Жермене было шесть лет, когда, с наступлением ночи, в одну субботу июля месяца, дровосеки принесли на сплетенных ветвях лесничего, убитого молнией во время его послеобеденного обхода. Мадлэна скорбела глубоко и тихо. Она теряла в Нарциссе не столько любимого человека, сколько опору дома и отца своего ребенка. Она предвидела для себя впереди большую тяжесть и более суровую ответственность. Кроме того, это рушило заведенный обычай, и за столом оказывалось пустое место, всегда занятое в прежнее время.
Проходили месяцы. Двери и окна оставались закрытыми, как прежде. Смерть не всколыхнула жизни. Только девочка, не обеспокоенная суровостью отца, стала более подвижной и по-детски резвой. И целый день мелькало ее цветущее личико среди цветов сада, среди мигавших крылышками бабочек и оживлялось краской игры, то прячась, то вновь появляясь в чаще высокой травы.
И вдруг вокруг нее произошла большая перемена. Она увидела большого и сильного человека под потолком очага. Вначале он приходил неаккуратно, потом затягивал свои посещения, и вот однажды приподнял Жермену к своим губам и проговорил:
– И Жермена станет тогда нашей дочкой.
После этого ее привели на обширную ферму, где она выросла среди многоголосого шума.
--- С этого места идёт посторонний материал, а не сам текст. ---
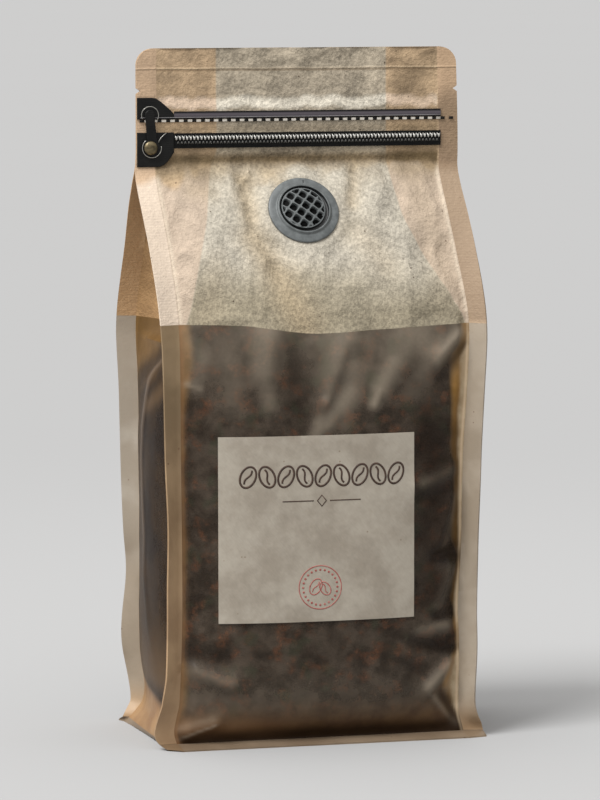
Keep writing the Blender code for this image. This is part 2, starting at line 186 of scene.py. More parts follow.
# %% The recipe of a finish
class Recipe:
    """A finish being written, for a new material or for the world. place is the object coordinate in mm."""

    def __init__(self, name, owner=None):
        self.owner = owner or bpy.data.materials.new(name)
        self.owner.use_nodes = True
        self.tree = self.owner.node_tree
        self.tree.nodes.clear()
        if owner is None:
            coordinates = self.node("ShaderNodeTexCoord", output="Object")
            self.place = self.node("ShaderNodeVectorMath", {"operation": "SCALE"}, {0: coordinates, "Scale": 1 / MM})

    def node(self, kind, settings=None, sockets=None, output=0):
        """Add a node: settings first, then sockets by name or number, and give back one output, if it has any."""
        node = self.tree.nodes.new(kind)
        for name, value in (settings or {}).items():
            setattr(node, name, value)
        for name, value in (sockets or {}).items():
            if isinstance(value, Wire):
                self.tree.links.new(value.socket, node.inputs[name])
            else:
                node.inputs[name].default_value = value
        return Wire(self, node.outputs[output]) if len(node.outputs) else None

    def stored(self, name):
        """A number kept on the mesh by store()."""
        return self.node("ShaderNodeAttribute", {"attribute_name": name}, output="Fac")

    def up(self):
        """The height above the floor in millimetres."""
        return self.node("ShaderNodeSeparateXYZ", sockets={0: self.place}, output="Z")

    def noise(self, size, detail=2.0, rough=0.5, stretch=None, turn=(0, 0, 0), shift=0.0):
        """Cloudy noise about 0.5 with blobs of this size in millimetres; stretch is a size for each axis."""
        place = self.node("ShaderNodeMapping", {"vector_type": "TEXTURE"},
                          {"Vector": self.place, "Location": (shift, shift * 0.7, -shift), "Rotation": turn,
                           "Scale": stretch or (size, size, size)})
        return self.node("ShaderNodeTexNoise", {"noise_dimensions": "3D"},
                         {"Vector": place, "Scale": 1.0, "Detail": detail, "Roughness": rough})

    def cells(self, size, output="Distance"):
        """Voronoi cells of this size in millimetres."""
        place = self.node("ShaderNodeVectorMath", {"operation": "SCALE"}, {0: self.place, "Scale": 1 / size})
        return self.node("ShaderNodeTexVoronoi", {"feature": "F1"}, {"Vector": place, "Scale": 1.0}, output=output)

    def ribs(self, pitch, unevenness):
        """Level ribs this far apart in millimetres."""
        return self.node("ShaderNodeTexWave", {"wave_type": "BANDS", "bands_direction": "Z", "wave_profile": "SIN"},
                         {"Vector": self.place, "Scale": 1 / pitch / 3.14, "Distortion": unevenness})

    def mix(self, share, first, second):
        """Blend two colours: first where share is 0, second where it is 1."""
        return self.node("ShaderNodeMix", {"data_type": "RGBA", "clamp_factor": True},
                         {0: share, 6: first, 7: second}, output=2)

    def times(self, colour, number):
        """Darken or lighten a colour by a number that changes over the surface."""
        return self.node("ShaderNodeVectorMath", {"operation": "SCALE"}, {0: colour, "Scale": number})

    def bump(self, height, depth, below=None):
        """Relief for the light: height from 0 to 1 stands for depth in millimetres."""
        sockets = {"Height": height, "Distance": depth * MM, "Strength": 1.0}
        if below is not None:
            sockets["Normal"] = below
        return self.node("ShaderNodeBump", sockets=sockets, output="Normal")

    def finished(self, **sockets):
        """Close the recipe with a Principled shader and give back the material."""
        names = {name.replace("_", " ").title().replace("Ior", "IOR"): value for name, value in sockets.items()}
        shader = self.node("ShaderNodeBsdfPrincipled", sockets=names)
        self.node("ShaderNodeOutputMaterial", sockets={"Surface": shader})
        return self.owner

# %% Colours
def tone(red, green, blue):
    """A screen colour from 0 to 255 as the linear colour that a shader wants."""
    screen = np.array((red, green, blue)) / 255
    linear = np.where(screen <= 0.04045, screen / 12.92, ((screen + 0.055) / 1.055) ** 2.4)
    return (*linear.tolist(), 1.0)


def layered(colour, *layers):
    """Lay colours over a first one: each layer is the number that brings it in, and its colour."""
    for share, over in layers:
        colour = share.mix(colour, over)
    return colour


def clouded(name, size, dark, light, **sockets):
    """A whole finish for small things: two colours blended by noise of one size."""
    recipe = Recipe(name)
    return recipe.finished(base_color=recipe.noise(size).mix(dark, light), **sockets)

# %% [markdown]
# ## Light and floor
# A soft studio picture needs a wide key light from one side and an even sky to fill it. Area lamps would light
# the near floor more than the far floor, so the key is a sun with a wide disc, which gives soft shadows and
# one brightness everywhere. The floor's grey is chosen so that it meets the sky without a line.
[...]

– Ты должна любить фермера, как своего отца.
Понемножку она поняла, что ее мать вновь вышла замуж.
Гюлотт жил вдовцом, как и Мадлэна, с единственным восемнадцатилетним сыном, и всегда ему нравилась эта спокойная и красивая женщина, даже когда сам он был женатым и испытывал горечь неудачного супружества. Потому-то он и был так счастлив увидеть ее снова свободной. Мадлэна вступила за порог фермы и повела с этим новым мужем, старшим ее на пятнадцать лет, ту же правильную и стройную жизнь, какою жила со своим первым супругом.
У них родилось два сына, и супружеское счастье было нарушено лишь ужасным ударом: Мадлэна умерла от чумной болезни в том же месяце, что и Мокор.
Миновало уже три года этому событию, а скорбь не оставляла фермера. С каждым годом он все больше взваливал заботу о делах на старшего сына Филиппа, предоставляя Жермене орудовать по хлеву, птичнику и по дому.
Спокойная, как и ее мать, и, как она, наделенная внутренней ровной сдержанностью, бойкая фермерша получила в наследство от Мокора энергию и решительность, проявлявшиеся с резкостью. Однако, от них она унаследовала лишь характер. В физическом отношении она походила скорее на бабушку со стороны отца, женщину плодовитую и влюбчивую, которая была замужем четыре раза и, как и у той, на щеках Жермены горел жгучий румянец брюнеток. Жермена как бы на самом деле была создана для ласки и деторождения: ее полная шея твердо держалась на плечах, ее бедра были прекрасно развиты, грудь выдавалась вперед, связки ног крепко соединялись друг с другом, и она охотно исполняла мужскую работу. Когда она была моложе, она любила бороться с мальчиками ее возраста, и они не всегда побеждали ее. Она умела разгружать телеги, поднимала кули с мукой, впрягалась в борону и перетаскивала на вилах тяжелый овечий навоз.